Bildiğiniz gibi Suriye’de değişik unsurlar yaşıyor. Elbette Efrin’in çoğunlukta Kürtlerin yaşadığı bir bölge olduğunu biliyoruz. Bu gerçek değişmez. Fakat öyle bir durumla karşıkarşıyayız ki milyonlarca Suriyeli evlerini terketmek zorunda kalmış. Özellikle geçen yıl Şam ve Doğu Guta’da, Der’a’da ve Humus çevresinde büyük bir göç yaşandı. Bunların büyük bölümü kuzey Suriye’deki değişik bölgelere yerleşti.
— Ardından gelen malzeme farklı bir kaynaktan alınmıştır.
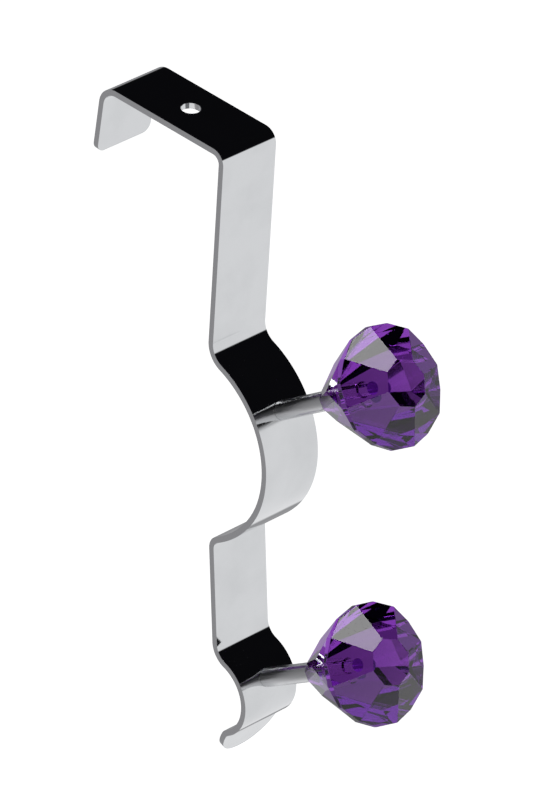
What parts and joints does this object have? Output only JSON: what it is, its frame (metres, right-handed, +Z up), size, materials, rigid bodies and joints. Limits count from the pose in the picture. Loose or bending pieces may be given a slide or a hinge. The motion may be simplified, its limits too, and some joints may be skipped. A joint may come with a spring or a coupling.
{
  "type": "over-door double hook",
  "caption": "Over-the-door hook: a bent chromed strap hooks over the door's top edge and carries a pair of upward pegs with faceted purple acrylic knobs.",
  "frame": {"origin": "centre of the screw hole, at the underside of the top plate, which rests on the door's top edge", "axes": "+Z up; -Y out of the door's front face, towards the knobs; +X across the strap, to the right of someone who looks along +Y at the knobs"},
  "size_m": [0.0312, 0.1094, 0.1723],
  "materials": {
    "chrome": "mirror-polished chrome plate on bent steel strip and tube",
    "steel": "bright zinc-plated screws and spring washers",
    "nickel": "nickel-plated threaded insert",
    "acrylic": "clear cast acrylic, deep purple, polished flat facets"
  },
  "bodies": {
    "root": {"strap": "chrome", "upper_sleeve": "chrome", "lower_sleeve": "chrome", "upper_lock_washer": "steel", "lower_lock_washer": "steel"},
    "upper_screw": {"upper_screw": "steel"},
    "upper_knob": {"upper_knob": "acrylic", "upper_insert": "nickel"},
    "lower_screw": {"lower_screw": "steel"},
    "lower_knob": {"lower_knob": "acrylic", "lower_insert": "nickel"}
  },
  "joints": [
    {"name": "upper_screw_turn", "type": "hinge", "parent": "root", "child": "upper_screw", "pos_m": [0, -0.03581, -0.06864], "axis": [0, 0.8192, -0.5736], "range_deg": [0, 5760]},
    {"name": "upper_knob_travel", "type": "slide", "parent": "root", "child": "upper_knob", "axis": [0, -0.8192, 0.5736], "range_m": [0, 0.008]},
    {"name": "lower_screw_turn", "type": "hinge", "parent": "root", "child": "lower_screw", "pos_m": [0, -0.03794, -0.14733], "axis": [0, 0.8387, -0.5446], "range_deg": [0, 5760]},
    {"name": "lower_knob_travel", "type": "slide", "parent": "root", "child": "lower_knob", "axis": [0, -0.8387, 0.5446], "range_m": [0, 0.008]}
  ],
  "couplings": [
    {"joint": "upper_screw_turn", "follows": "upper_knob_travel", "rad_per_m": 12566},
    {"joint": "lower_screw_turn", "follows": "lower_knob_travel", "rad_per_m": 12566}
  ]
}
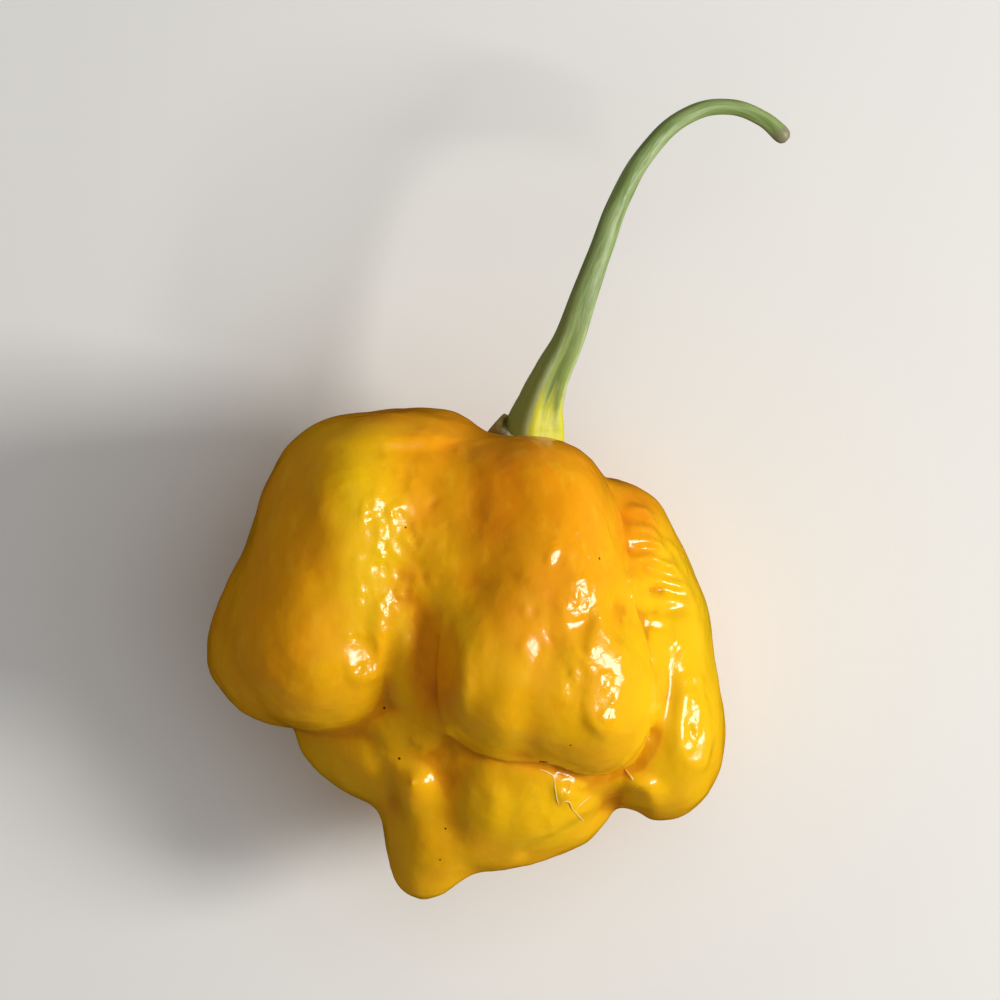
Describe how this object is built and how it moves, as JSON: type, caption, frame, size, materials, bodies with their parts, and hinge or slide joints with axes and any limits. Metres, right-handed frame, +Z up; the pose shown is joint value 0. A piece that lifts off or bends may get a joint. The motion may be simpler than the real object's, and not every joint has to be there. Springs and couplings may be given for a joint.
{
  "type": "chilli pepper",
  "caption": "Bonnet-shaped lobed chilli pepper, ripe orange-yellow, with a small tail, a five-pointed calyx and a curved green stalk, lying on its back.",
  "frame": {"origin": "on the floor, under the middle of the whole thing, pod and stalk together", "axes": "+Y from the pod's tail towards the stalk, +Z up from the floor through the pod's back lobes to its front lobe, +X to the side that the stalk bends to"},
  "size_m": [0.0528, 0.073, 0.033],
  "materials": {
    "pod_skin": "waxy, glossy pepper skin, orange by the stalk and yellow at the lobe tips",
    "calyx_skin": "dull olive brown plant skin with a cream rim",
    "stalk_skin": "satin green ribbed stalk, yellow at the foot and brown at the cut end"
  },
  "bodies": {
    "root": {"pod": "pod_skin", "calyx": "calyx_skin", "stalk": "stalk_skin"}
  },
  "joints": []
}
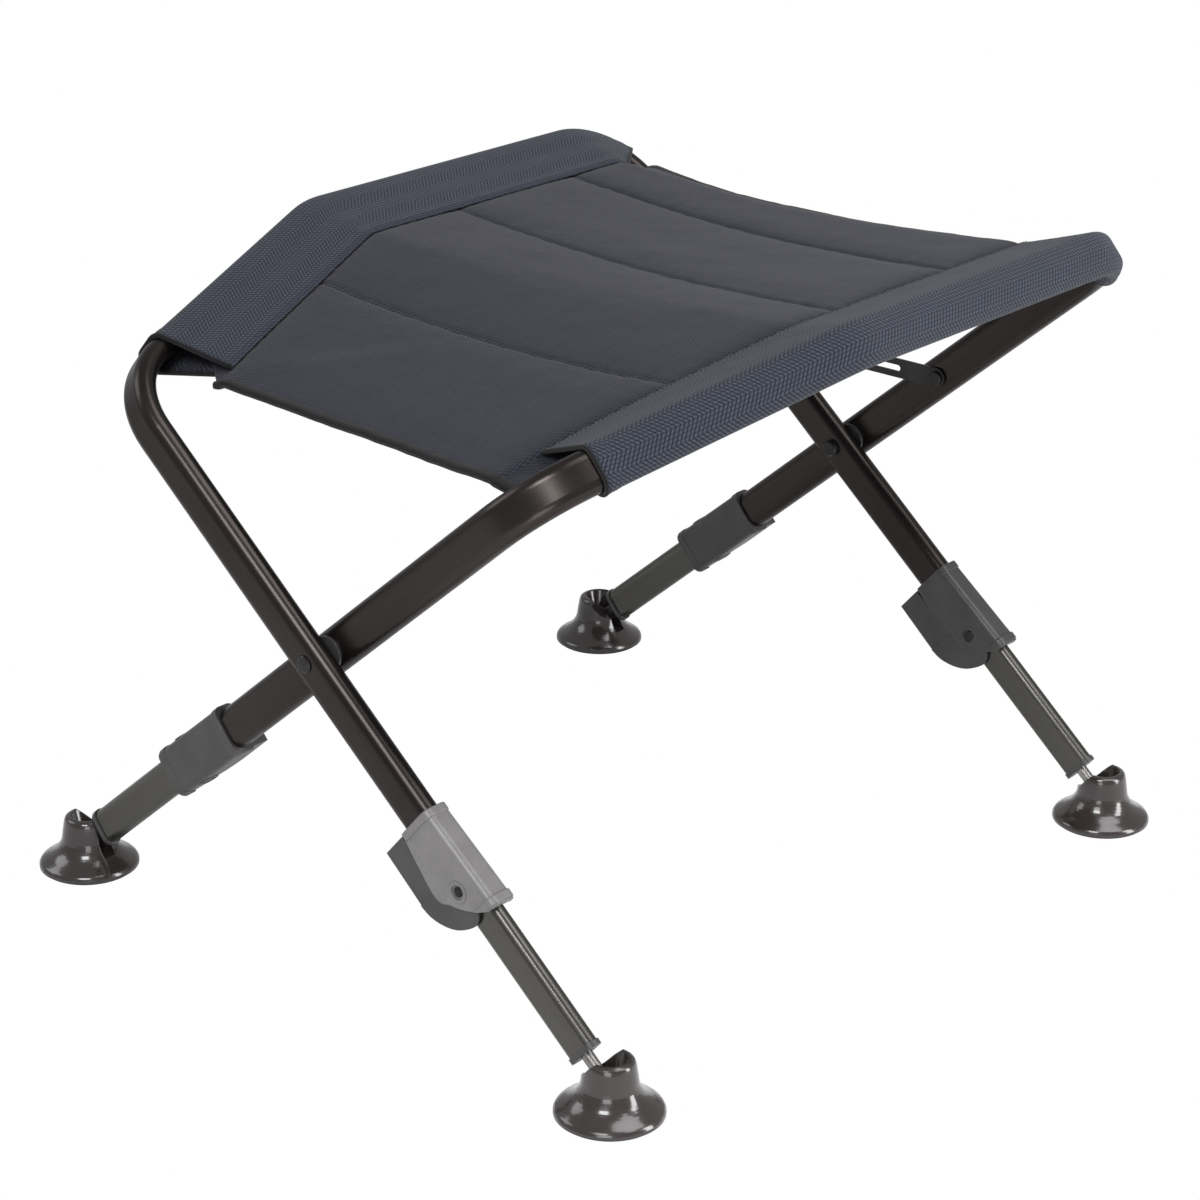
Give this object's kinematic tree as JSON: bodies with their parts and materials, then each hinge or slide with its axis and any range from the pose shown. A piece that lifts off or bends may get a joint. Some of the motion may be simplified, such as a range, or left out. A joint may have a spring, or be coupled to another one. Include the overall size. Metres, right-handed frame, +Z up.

Bir bölümü ise Efrin’de yerleşti. Yine Efrinlilerin bazıları operasyon döneminde göçetti. Biz gelecekte tüm Suriyelilerin evlerine dönmesini istiyoruz. Şu an Suriye’de yaşananların geçici olduğuna inanıyorum. Malesef savaş aynı durumu Suriye’nin genelinde dayatmıştır. Efrin’in eski haline döneceğinden umutluyum. Hums ve Şam için de aynı umudu taşıyorum.  

 

Bazı Kürt şahsiyetler ve partiler Efrin’de yaşananlara karşı sessiz kaldığı için ENKS’nin Suriye muhalifetinden çekilmesini talep ediyor. Muhalefet Kürtleri bu konuda ikna edebilir mi?

 

Kamuoyunun tepki göstermesi son derece doğaldır. Halkın talepleri var ama nihayetinde biz Suriye devriminin siyasi temsilcileriyiz. Yine müzakere heyetinde başlıca tarfalardan biriyiz. Siyasi çalışmalarımızın Suriye’deki bütün bileşenleri kapsaması gerektiğine inanıyoruz. Kürt ortaklarımız muhalefetten çekilirse bu gerçekleşmez. Geçmişte de birçok sorun yaşandı ve biz bunlara karşı durduk. Diğer bölgelerde de büyük ihlaller oldu. Oradaki temsilciler de çekilmek istedi ama biz hiçbir tarafın muhalefetten çekilmesini istemiyoruz.